--- Written task ---
Collect each line containing "from".

--- Source data ---
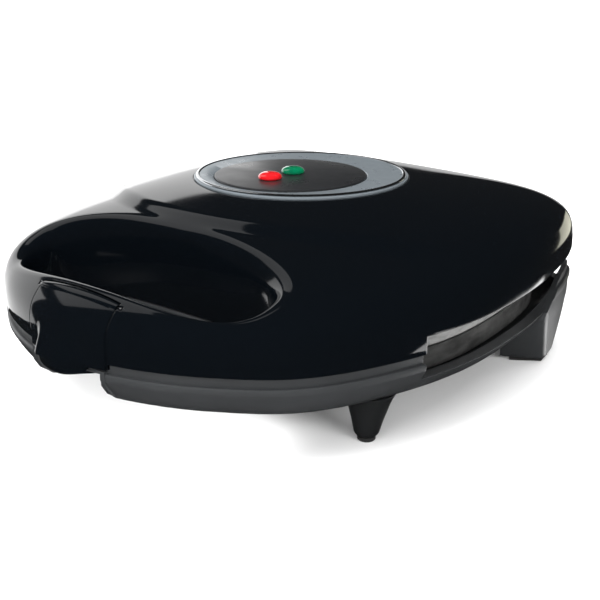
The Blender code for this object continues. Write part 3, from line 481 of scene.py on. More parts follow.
def housing_metal(name, shade_of_grey):
    look = Look(name, (0.16, 0.16, 0.155), 0.5, 0.3)
    look.soft_edges(0.4)
    dark = tuple(shade_of_grey * c for c in (0.07, 0.07, 0.069))
    light = tuple(shade_of_grey * c for c in (0.2, 0.2, 0.195))
    look.vary_colour(look.noise(60, 6, (1, 1, 3)), dark, light)
    look.vary_roughness(look.noise(220, 5), 0.38, 0.62)
    look.bump(look.noise(900, 4), 0.08, 0.6)
    return look.material


def coated_plate():
    look = Look("coated_plate", (0.028, 0.028, 0.03), 0.42, 0.35)
    look.soft_edges(0.5)
    look.vary_colour(look.noise(1800, 3), (0.02, 0.02, 0.021), (0.05, 0.05, 0.052), 0.45, 0.75)
    look.vary_roughness(look.noise(30, 4), 0.36, 0.5)
    look.bump(look.noise(1200, 3), 0.03, 0.5)
    return look.material


def bright_steel():
    look = Look("bright_steel", (0.58, 0.58, 0.59), 0.26, 1.0)
    look.vary_roughness(look.noise(300, 4, (1, 6, 1)), 0.2, 0.36)
    look.bump(look.noise(500, 3, (1, 8, 1)), 0.01, 0.4)
    return look.material


def heat_shield():
    look = Look("heat_shield_sheet", (0.5, 0.5, 0.5), 0.4, 1.0)
    look.vary_colour(look.noise(25, 4), (0.42, 0.41, 0.39), (0.58, 0.58, 0.58))
    look.vary_roughness(look.noise(90, 4), 0.32, 0.5)
    return look.material


def heater_sheath():
    look = Look("heater_sheath", (0.3, 0.28, 0.26), 0.5, 0.9)
    look.vary_colour(look.noise(70, 5), (0.2, 0.17, 0.15), (0.4, 0.38, 0.36))
    return look.material


def silver_trim():
    look = Look("satin_silver_trim", (0.14, 0.16, 0.175), 0.3, 0.3)
    look.soft_edges(0.3)
    look.vary_roughness(look.noise(160, 4), 0.26, 0.36)
    look.bump(look.noise(1600, 2), 0.004, 0.25)
    return look.material


def bright_rim():
    look = Look("polished_rim", (0.6, 0.62, 0.64), 0.14, 1.0)
    look.vary_roughness(look.noise(120, 4), 0.1, 0.2)
    return look.material


def satin_disc():
    look = Look("satin_disc", (0.012, 0.0125, 0.0135), 0.3)
    look.soft_edges(0.35)
    look.vary_roughness(look.noise(50, 4), 0.26, 0.36)
    look.bump(look.noise(1500, 2), 0.004, 0.25)
    return look.material


def lens_plastic(name, colour, deep):
    look = Look(name, colour, 0.07)
    look.vary_colour(look.noise(90, 3), deep, colour)
    look.set("Transmission Weight", 0.25)
    look.set("IOR", 1.7)
    look.set("Coat Weight", 1.0)
    look.set("Coat Roughness", 0.03)
    return look.material


def rubber():
    look = Look("black_rubber", (0.014, 0.014, 0.014), 0.75)
    look.vary_roughness(look.noise(60, 5), 0.65, 0.85)
    look.bump(look.noise(700, 3), 0.04, 0.6)
    return look.material


def pale_solid(name, colour, roughness):
    look = Look(name, colour, roughness)
    darker = tuple(c * 0.82 for c in colour)
    look.vary_colour(look.noise(80, 4), darker, colour)
    look.bump(look.noise(600, 3), 0.03, 0.5)
    return look.material


def lamp_glass():
    look = Look("lamp_glass", (0.85, 0.5, 0.32), 0.08)
    look.set("Transmission Weight", 0.5)
    look.vary_roughness(look.noise(200, 3), 0.05, 0.12)
    return look.material


def circuit_board():
    look = Look("circuit_board", (0.02, 0.09, 0.04), 0.45)
    look.vary_colour(look.noise(220, 5), (0.015, 0.06, 0.03), (0.03, 0.12, 0.05))
    return look.material


GLOSS = gloss_black()
SATIN = satin_black("satin_black_plastic", 1.0)
DEEP_SATIN = satin_black("foot_plastic", 0.35)
METAL = housing_metal("housing_metal", 2.2)
METAL_DARK = housing_metal("lower_housing_metal", 0.5)
COATED = coated_plate()
STEEL = bright_steel()
SHIELD = heat_shield()
SHEATH = heater_sheath()
SILVER = silver_trim()
RIM = bright_rim()
DISC = satin_disc()
RED = lens_plastic("red_lens_plastic", (0.75, 0.012, 0.016), (0.45, 0.004, 0.008))
GREEN = lens_plastic("green_lens_plastic", (0.0, 0.22, 0.085), (0.0, 0.1, 0.045))
RUBBER = rubber()
SLEEVE = pale_solid("woven_sleeve", (0.72, 0.7, 0.64), 0.7)
CERAMIC = pale_solid("ceramic", (0.78, 0.76, 0.7), 0.4)
GLASS = lamp_glass()
BOARD = circuit_board()


# Skins: the fine surfaces of the lid and the base, on the same plan as the frame's.

FRONT_STEPS = 110
REAR_STEPS = 150
CHORD_STEPS = 100
RIM_ROWS = 9
FRONT_ROWS = 22
REAR_ROWS = 34


def front_and_rear(inset):
    """The inset outline as two open paths that meet on the chord: left to right round the front, and
    right to left round the rear."""
    whole = inset_outline(inset)
    right = int(np.argmax(OUTLINE[:, 1] > CHORD_Y))
    left = len(whole) - right
    front = np.concatenate([whole[left:], whole[: right + 1]])
    rear = whole[right : left + 1]
    front = along_path(front, np.linspace(0, 1, FRONT_STEPS + 1))
    return front, along_path(rear, np.linspace(0, 1, REAR_STEPS + 1))


def chord(front):
    """Points inside the chord, from its right end to its left end, closest together near the ends."""
    shares = (1 - np.cos(np.pi * np.arange(1, CHORD_STEPS) / CHORD_STEPS)) / 2
    return front[-1] + shares[:, None] * (front[0] - front[-1])


def dome_shares(count, roundness, width):
    """Shares from 0 to 1 that fall evenly along the dome's curve."""
    fine = 1 - np.linspace(1, 0, 4000) ** 4
    height = (DOME_TOP - EDGE_TOP) * (1 - fine**DOME_POWER) ** (1 / roundness)
    lengths = np.cumsum(np.hypot(np.diff(fine) * width, np.diff(height)))
    return np.interp(np.linspace(0, lengths[-1], count), np.concatenate([[0], lengths]), fine)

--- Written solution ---
The Blender code for this object continues. Write part 3, from line 481 of scene.py on. More parts follow.
    """Points inside the chord, from its right end to its left end, closest together near the ends."""
    """Shares from 0 to 1 that fall evenly along the dome's curve."""